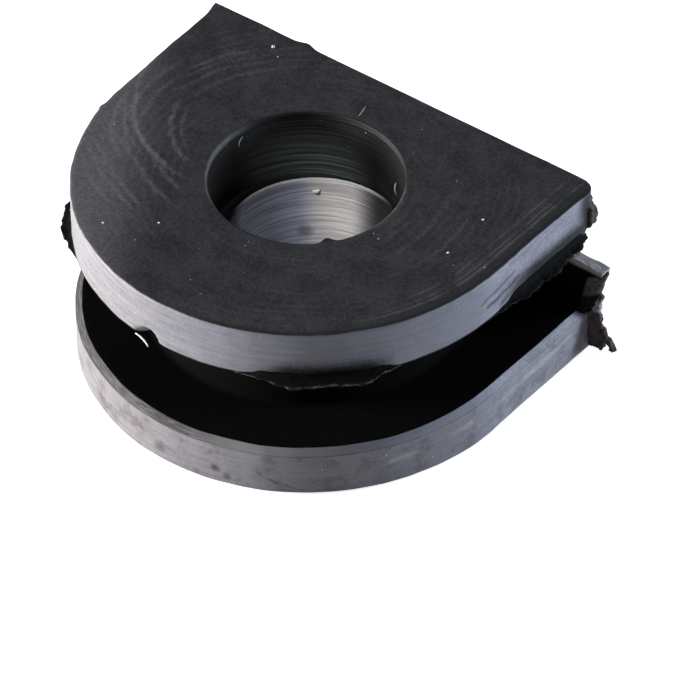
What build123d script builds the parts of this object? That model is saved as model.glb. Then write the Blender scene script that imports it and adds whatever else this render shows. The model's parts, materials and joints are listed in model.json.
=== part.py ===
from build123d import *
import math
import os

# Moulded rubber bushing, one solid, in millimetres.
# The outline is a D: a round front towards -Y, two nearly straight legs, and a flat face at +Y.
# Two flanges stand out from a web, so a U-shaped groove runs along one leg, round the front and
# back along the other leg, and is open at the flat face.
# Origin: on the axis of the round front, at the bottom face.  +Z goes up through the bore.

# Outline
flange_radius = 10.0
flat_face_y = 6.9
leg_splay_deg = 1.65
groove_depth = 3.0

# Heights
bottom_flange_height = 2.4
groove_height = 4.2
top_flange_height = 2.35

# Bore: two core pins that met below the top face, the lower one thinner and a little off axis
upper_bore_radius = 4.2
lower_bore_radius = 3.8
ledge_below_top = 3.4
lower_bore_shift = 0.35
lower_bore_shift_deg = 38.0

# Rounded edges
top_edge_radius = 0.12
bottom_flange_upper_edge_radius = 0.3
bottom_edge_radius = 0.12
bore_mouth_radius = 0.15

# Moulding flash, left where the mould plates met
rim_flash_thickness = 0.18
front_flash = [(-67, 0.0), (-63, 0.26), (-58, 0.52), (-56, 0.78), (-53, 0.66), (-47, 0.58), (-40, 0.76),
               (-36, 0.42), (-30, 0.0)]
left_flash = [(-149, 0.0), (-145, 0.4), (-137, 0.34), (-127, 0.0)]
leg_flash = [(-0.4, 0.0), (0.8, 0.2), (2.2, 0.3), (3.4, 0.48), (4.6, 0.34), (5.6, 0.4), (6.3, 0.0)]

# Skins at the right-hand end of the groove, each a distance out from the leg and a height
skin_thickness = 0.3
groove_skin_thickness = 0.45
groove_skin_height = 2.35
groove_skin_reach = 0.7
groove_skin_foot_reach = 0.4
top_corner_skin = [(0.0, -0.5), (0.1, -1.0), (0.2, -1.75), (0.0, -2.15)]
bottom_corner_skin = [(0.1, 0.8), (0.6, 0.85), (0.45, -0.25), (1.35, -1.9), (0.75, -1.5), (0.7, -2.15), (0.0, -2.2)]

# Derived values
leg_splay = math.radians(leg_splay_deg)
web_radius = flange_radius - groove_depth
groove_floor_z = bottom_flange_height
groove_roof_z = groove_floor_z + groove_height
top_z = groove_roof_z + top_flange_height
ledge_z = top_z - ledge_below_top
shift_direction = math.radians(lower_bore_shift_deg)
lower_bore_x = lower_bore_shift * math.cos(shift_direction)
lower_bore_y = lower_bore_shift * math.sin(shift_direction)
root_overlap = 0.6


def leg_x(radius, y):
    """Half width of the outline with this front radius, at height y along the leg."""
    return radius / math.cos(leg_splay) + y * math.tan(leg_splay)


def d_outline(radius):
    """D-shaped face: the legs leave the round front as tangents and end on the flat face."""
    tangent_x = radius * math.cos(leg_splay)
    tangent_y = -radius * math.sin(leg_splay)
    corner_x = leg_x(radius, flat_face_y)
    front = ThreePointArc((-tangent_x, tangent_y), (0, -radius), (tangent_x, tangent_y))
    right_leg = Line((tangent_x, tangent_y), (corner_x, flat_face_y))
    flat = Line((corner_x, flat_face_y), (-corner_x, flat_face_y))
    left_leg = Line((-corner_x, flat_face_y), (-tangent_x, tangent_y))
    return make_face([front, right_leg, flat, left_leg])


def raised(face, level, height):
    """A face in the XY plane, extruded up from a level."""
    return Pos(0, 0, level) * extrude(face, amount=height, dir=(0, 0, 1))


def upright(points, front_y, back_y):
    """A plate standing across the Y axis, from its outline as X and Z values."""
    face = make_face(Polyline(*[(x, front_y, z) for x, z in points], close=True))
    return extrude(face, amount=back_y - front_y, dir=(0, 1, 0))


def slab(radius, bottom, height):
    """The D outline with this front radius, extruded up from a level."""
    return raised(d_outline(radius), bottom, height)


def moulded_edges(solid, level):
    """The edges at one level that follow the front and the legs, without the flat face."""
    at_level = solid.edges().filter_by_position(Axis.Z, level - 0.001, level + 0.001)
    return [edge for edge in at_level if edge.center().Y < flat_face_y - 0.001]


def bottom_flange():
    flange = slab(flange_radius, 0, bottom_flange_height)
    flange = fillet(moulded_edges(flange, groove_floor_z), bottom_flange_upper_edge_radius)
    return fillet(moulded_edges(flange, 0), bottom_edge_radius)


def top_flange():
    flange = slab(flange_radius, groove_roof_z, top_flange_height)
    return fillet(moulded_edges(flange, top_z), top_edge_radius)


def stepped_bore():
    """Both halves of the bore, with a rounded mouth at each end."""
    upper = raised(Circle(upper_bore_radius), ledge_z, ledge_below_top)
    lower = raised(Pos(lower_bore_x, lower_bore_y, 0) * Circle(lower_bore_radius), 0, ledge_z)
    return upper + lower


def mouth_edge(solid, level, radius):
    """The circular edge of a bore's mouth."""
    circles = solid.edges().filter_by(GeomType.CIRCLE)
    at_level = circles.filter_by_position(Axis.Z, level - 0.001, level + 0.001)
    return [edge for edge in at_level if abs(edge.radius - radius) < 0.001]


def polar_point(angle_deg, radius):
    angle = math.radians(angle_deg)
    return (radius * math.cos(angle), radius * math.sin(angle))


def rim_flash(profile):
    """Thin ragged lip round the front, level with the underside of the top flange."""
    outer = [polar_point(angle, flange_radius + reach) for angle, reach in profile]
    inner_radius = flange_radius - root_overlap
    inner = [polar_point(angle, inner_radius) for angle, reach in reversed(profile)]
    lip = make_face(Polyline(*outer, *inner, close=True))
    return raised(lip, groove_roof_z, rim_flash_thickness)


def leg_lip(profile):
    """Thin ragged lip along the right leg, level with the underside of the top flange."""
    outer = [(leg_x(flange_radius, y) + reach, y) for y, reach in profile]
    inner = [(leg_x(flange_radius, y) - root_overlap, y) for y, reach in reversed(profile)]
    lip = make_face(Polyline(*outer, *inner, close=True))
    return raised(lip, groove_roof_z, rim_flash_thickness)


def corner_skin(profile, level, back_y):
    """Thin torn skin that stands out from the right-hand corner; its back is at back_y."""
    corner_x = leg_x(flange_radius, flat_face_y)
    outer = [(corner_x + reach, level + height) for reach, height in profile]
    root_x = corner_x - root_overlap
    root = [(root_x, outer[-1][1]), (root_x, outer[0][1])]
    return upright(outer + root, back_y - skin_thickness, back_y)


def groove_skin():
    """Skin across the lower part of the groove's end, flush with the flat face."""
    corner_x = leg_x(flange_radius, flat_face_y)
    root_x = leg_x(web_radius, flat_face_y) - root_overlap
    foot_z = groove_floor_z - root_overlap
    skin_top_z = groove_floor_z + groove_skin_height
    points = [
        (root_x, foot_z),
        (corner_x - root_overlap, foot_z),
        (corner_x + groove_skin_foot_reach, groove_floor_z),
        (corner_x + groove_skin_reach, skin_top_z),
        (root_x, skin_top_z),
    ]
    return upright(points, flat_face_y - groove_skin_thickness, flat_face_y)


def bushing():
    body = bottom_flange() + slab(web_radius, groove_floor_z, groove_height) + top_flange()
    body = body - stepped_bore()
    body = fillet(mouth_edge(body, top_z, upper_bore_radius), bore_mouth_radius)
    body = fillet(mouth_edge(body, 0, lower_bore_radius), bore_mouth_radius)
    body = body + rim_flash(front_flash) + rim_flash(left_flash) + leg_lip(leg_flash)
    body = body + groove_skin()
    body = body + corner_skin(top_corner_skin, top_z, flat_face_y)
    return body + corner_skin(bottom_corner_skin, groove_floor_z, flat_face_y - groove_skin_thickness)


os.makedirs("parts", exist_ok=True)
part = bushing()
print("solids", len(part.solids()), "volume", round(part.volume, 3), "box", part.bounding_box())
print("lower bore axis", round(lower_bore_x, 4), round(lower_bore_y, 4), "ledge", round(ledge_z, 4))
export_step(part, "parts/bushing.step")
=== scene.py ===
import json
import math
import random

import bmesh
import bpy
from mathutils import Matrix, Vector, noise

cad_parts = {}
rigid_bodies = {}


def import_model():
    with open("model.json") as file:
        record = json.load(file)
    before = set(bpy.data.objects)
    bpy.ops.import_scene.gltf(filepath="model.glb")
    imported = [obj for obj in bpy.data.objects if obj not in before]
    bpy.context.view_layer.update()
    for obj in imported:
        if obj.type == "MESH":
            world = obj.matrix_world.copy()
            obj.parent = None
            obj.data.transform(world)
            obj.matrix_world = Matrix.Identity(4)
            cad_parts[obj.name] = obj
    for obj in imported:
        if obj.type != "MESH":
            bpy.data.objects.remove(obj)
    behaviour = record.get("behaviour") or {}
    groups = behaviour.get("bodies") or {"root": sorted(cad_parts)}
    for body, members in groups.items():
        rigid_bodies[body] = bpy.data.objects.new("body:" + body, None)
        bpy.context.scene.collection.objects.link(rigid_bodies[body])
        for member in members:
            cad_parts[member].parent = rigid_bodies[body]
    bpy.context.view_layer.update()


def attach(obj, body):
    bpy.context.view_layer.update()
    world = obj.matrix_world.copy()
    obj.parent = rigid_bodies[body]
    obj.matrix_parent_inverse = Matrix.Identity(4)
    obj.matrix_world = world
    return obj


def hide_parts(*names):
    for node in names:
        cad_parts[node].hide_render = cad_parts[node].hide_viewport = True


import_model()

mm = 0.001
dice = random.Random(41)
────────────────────
* _The task_
Pick out and copy every line that contains the word "names".

* _Response below_
def hide_parts(*names):
    for node in names:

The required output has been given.